___ Extracted entries
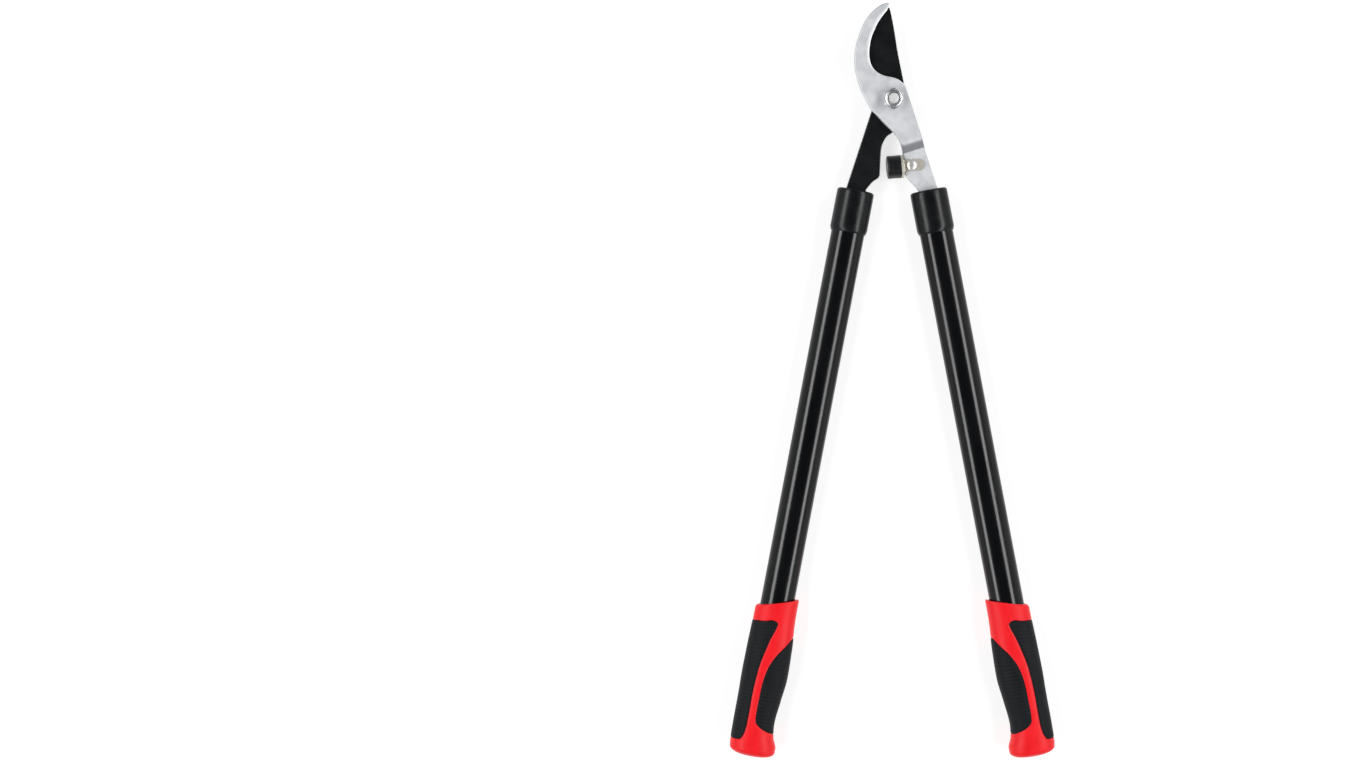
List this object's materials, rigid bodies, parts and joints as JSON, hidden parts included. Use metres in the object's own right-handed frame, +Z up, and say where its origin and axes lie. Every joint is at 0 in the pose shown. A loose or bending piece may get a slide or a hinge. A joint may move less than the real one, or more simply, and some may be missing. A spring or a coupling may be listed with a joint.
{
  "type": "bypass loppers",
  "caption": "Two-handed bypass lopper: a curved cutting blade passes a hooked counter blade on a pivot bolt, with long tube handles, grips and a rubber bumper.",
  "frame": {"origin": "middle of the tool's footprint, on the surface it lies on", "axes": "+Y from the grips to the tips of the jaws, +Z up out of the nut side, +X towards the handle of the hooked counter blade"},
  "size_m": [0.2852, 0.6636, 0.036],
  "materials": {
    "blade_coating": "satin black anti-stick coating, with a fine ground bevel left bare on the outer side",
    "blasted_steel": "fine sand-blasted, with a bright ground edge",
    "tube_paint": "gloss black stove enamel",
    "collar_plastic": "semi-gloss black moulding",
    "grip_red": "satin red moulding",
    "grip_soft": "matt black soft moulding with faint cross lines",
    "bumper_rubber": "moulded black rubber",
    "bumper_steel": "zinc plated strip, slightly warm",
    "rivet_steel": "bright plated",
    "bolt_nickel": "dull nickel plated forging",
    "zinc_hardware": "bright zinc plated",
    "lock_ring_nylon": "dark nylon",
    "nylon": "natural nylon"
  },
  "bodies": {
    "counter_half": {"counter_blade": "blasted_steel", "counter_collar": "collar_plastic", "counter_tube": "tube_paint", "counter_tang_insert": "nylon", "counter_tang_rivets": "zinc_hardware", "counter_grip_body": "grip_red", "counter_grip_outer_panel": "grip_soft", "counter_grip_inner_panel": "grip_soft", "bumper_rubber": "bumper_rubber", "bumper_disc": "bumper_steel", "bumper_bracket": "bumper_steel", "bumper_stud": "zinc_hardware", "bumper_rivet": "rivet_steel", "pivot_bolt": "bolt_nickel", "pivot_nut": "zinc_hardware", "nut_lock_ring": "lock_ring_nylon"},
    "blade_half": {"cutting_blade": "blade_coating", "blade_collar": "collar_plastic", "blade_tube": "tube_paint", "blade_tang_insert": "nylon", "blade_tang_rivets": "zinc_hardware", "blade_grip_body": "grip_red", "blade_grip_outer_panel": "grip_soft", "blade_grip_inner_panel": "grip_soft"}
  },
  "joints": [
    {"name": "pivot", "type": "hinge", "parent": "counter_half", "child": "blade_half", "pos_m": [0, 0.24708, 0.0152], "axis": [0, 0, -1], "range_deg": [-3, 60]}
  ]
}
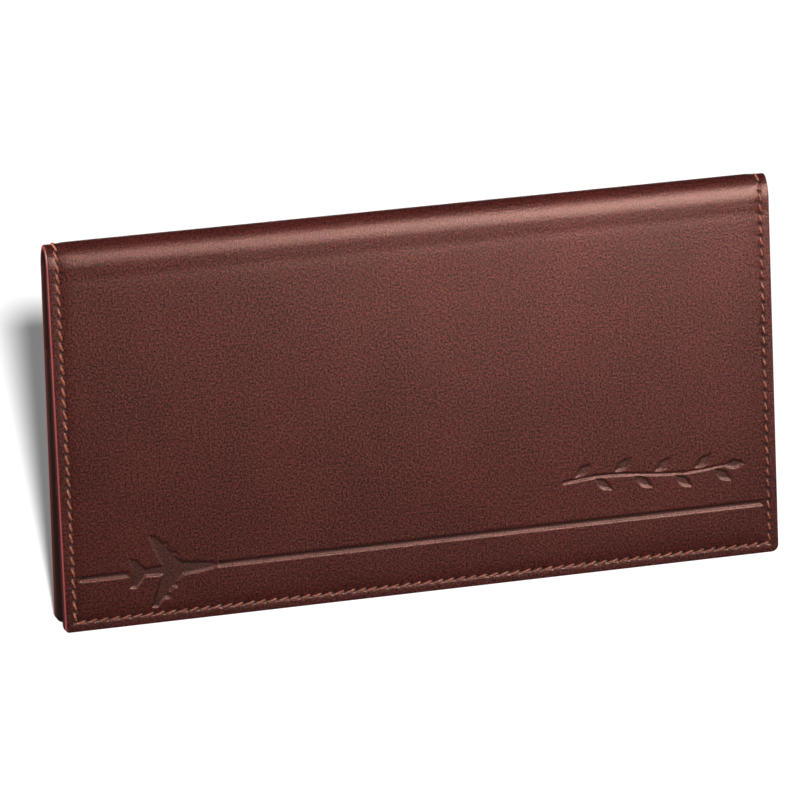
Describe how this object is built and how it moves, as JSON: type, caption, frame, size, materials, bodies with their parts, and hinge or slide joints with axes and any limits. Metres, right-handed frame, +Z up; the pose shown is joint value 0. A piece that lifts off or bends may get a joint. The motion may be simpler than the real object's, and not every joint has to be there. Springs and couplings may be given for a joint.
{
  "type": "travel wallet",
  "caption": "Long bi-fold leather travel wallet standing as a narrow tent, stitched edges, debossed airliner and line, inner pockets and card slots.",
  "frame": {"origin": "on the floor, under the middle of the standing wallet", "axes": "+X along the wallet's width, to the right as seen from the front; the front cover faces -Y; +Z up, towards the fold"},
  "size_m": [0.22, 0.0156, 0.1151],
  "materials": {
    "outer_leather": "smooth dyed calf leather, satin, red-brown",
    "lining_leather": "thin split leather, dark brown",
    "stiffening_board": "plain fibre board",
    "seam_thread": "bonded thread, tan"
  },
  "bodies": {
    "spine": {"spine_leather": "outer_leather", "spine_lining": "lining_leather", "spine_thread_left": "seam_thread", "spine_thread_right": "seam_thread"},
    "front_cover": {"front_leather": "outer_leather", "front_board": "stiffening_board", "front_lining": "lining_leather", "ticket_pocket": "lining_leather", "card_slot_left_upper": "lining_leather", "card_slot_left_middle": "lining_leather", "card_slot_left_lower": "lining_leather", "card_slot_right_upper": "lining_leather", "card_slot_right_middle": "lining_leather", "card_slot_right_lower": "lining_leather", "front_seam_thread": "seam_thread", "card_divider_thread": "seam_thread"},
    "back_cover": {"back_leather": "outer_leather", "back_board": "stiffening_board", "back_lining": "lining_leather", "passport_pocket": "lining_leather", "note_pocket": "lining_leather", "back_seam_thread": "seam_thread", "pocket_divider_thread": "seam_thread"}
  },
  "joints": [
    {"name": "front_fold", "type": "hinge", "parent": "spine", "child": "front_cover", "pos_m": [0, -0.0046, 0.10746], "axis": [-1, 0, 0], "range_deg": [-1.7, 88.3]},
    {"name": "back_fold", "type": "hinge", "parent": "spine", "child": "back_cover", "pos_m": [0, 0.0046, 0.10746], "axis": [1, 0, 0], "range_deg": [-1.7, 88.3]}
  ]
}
______
- Do this
All entries must be repeated verbatim.

- Written response
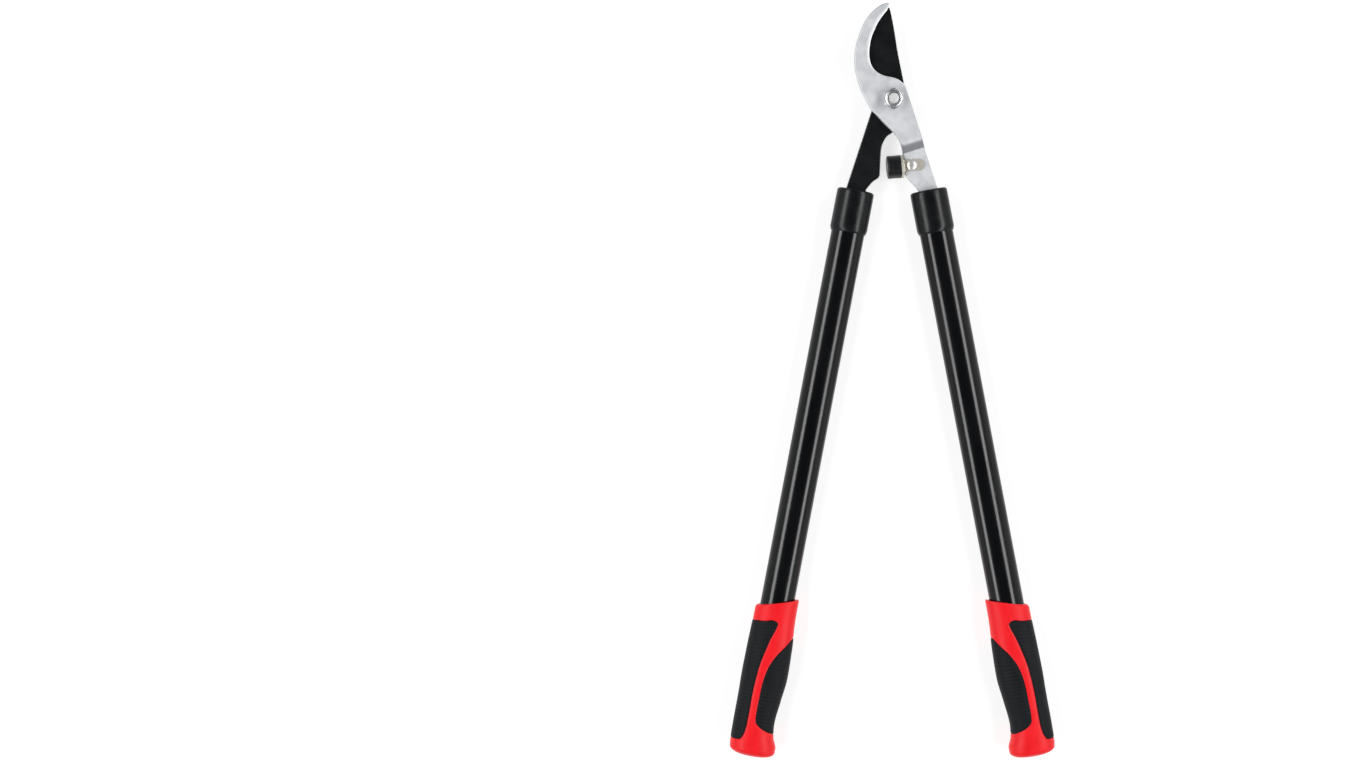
List this object's materials, rigid bodies, parts and joints as JSON, hidden parts included. Use metres in the object's own right-handed frame, +Z up, and say where its origin and axes lie. Every joint is at 0 in the pose shown. A loose or bending piece may get a slide or a hinge. A joint may move less than the real one, or more simply, and some may be missing. A spring or a coupling may be listed with a joint.
{
  "type": "bypass loppers",
  "caption": "Two-handed bypass lopper: a curved cutting blade passes a hooked counter blade on a pivot bolt, with long tube handles, grips and a rubber bumper.",
  "frame": {"origin": "middle of the tool's footprint, on the surface it lies on", "axes": "+Y from the grips to the tips of the jaws, +Z up out of the nut side, +X towards the handle of the hooked counter blade"},
  "size_m": [0.2852, 0.6636, 0.036],
  "materials": {
    "blade_coating": "satin black anti-stick coating, with a fine ground bevel left bare on the outer side",
    "blasted_steel": "fine sand-blasted, with a bright ground edge",
    "tube_paint": "gloss black stove enamel",
    "collar_plastic": "semi-gloss black moulding",
    "grip_red": "satin red moulding",
    "grip_soft": "matt black soft moulding with faint cross lines",
    "bumper_rubber": "moulded black rubber",
    "bumper_steel": "zinc plated strip, slightly warm",
    "rivet_steel": "bright plated",
    "bolt_nickel": "dull nickel plated forging",
    "zinc_hardware": "bright zinc plated",
    "lock_ring_nylon": "dark nylon",
    "nylon": "natural nylon"
  },
  "bodies": {
    "counter_half": {"counter_blade": "blasted_steel", "counter_collar": "collar_plastic", "counter_tube": "tube_paint", "counter_tang_insert": "nylon", "counter_tang_rivets": "zinc_hardware", "counter_grip_body": "grip_red", "counter_grip_outer_panel": "grip_soft", "counter_grip_inner_panel": "grip_soft", "bumper_rubber": "bumper_rubber", "bumper_disc": "bumper_steel", "bumper_bracket": "bumper_steel", "bumper_stud": "zinc_hardware", "bumper_rivet": "rivet_steel", "pivot_bolt": "bolt_nickel", "pivot_nut": "zinc_hardware", "nut_lock_ring": "lock_ring_nylon"},
    "blade_half": {"cutting_blade": "blade_coating", "blade_collar": "collar_plastic", "blade_tube": "tube_paint", "blade_tang_insert": "nylon", "blade_tang_rivets": "zinc_hardware", "blade_grip_body": "grip_red", "blade_grip_outer_panel": "grip_soft", "blade_grip_inner_panel": "grip_soft"}
  },
  "joints": [
    {"name": "pivot", "type": "hinge", "parent": "counter_half", "child": "blade_half", "pos_m": [0, 0.24708, 0.0152], "axis": [0, 0, -1], "range_deg": [-3, 60]}
  ]
}
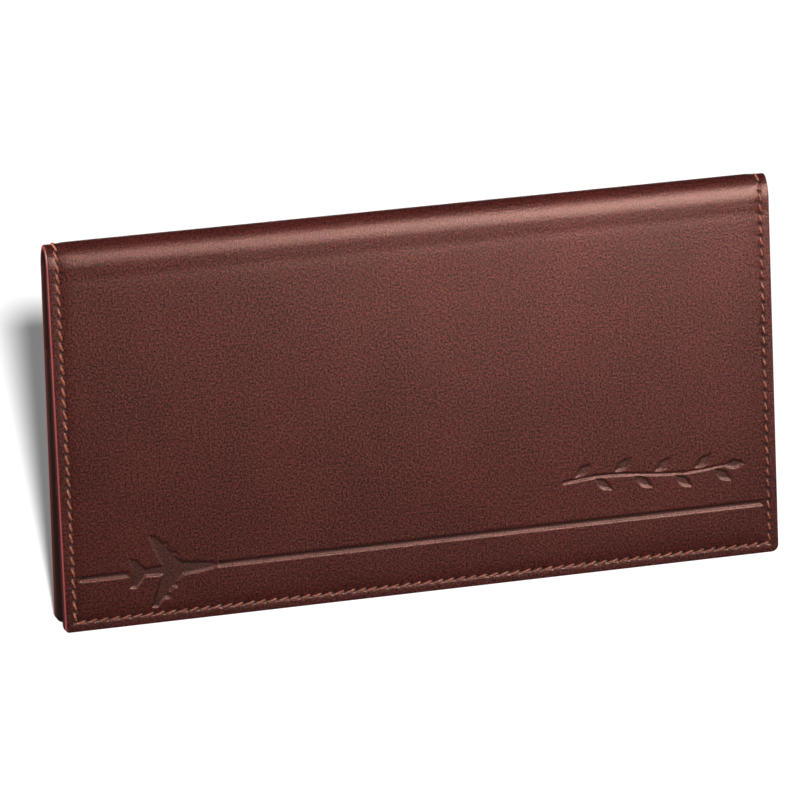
Describe how this object is built and how it moves, as JSON: type, caption, frame, size, materials, bodies with their parts, and hinge or slide joints with axes and any limits. Metres, right-handed frame, +Z up; the pose shown is joint value 0. A piece that lifts off or bends may get a joint. The motion may be simpler than the real object's, and not every joint has to be there. Springs and couplings may be given for a joint.
{
  "type": "travel wallet",
  "caption": "Long bi-fold leather travel wallet standing as a narrow tent, stitched edges, debossed airliner and line, inner pockets and card slots.",
  "frame": {"origin": "on the floor, under the middle of the standing wallet", "axes": "+X along the wallet's width, to the right as seen from the front; the front cover faces -Y; +Z up, towards the fold"},
  "size_m": [0.22, 0.0156, 0.1151],
  "materials": {
    "outer_leather": "smooth dyed calf leather, satin, red-brown",
    "lining_leather": "thin split leather, dark brown",
    "stiffening_board": "plain fibre board",
    "seam_thread": "bonded thread, tan"
  },
  "bodies": {
    "spine": {"spine_leather": "outer_leather", "spine_lining": "lining_leather", "spine_thread_left": "seam_thread", "spine_thread_right": "seam_thread"},
    "front_cover": {"front_leather": "outer_leather", "front_board": "stiffening_board", "front_lining": "lining_leather", "ticket_pocket": "lining_leather", "card_slot_left_upper": "lining_leather", "card_slot_left_middle": "lining_leather", "card_slot_left_lower": "lining_leather", "card_slot_right_upper": "lining_leather", "card_slot_right_middle": "lining_leather", "card_slot_right_lower": "lining_leather", "front_seam_thread": "seam_thread", "card_divider_thread": "seam_thread"},
    "back_cover": {"back_leather": "outer_leather", "back_board": "stiffening_board", "back_lining": "lining_leather", "passport_pocket": "lining_leather", "note_pocket": "lining_leather", "back_seam_thread": "seam_thread", "pocket_divider_thread": "seam_thread"}
  },
  "joints": [
    {"name": "front_fold", "type": "hinge", "parent": "spine", "child": "front_cover", "pos_m": [0, -0.0046, 0.10746], "axis": [-1, 0, 0], "range_deg": [-1.7, 88.3]},
    {"name": "back_fold", "type": "hinge", "parent": "spine", "child": "back_cover", "pos_m": [0, 0.0046, 0.10746], "axis": [1, 0, 0], "range_deg": [-1.7, 88.3]}
  ]
}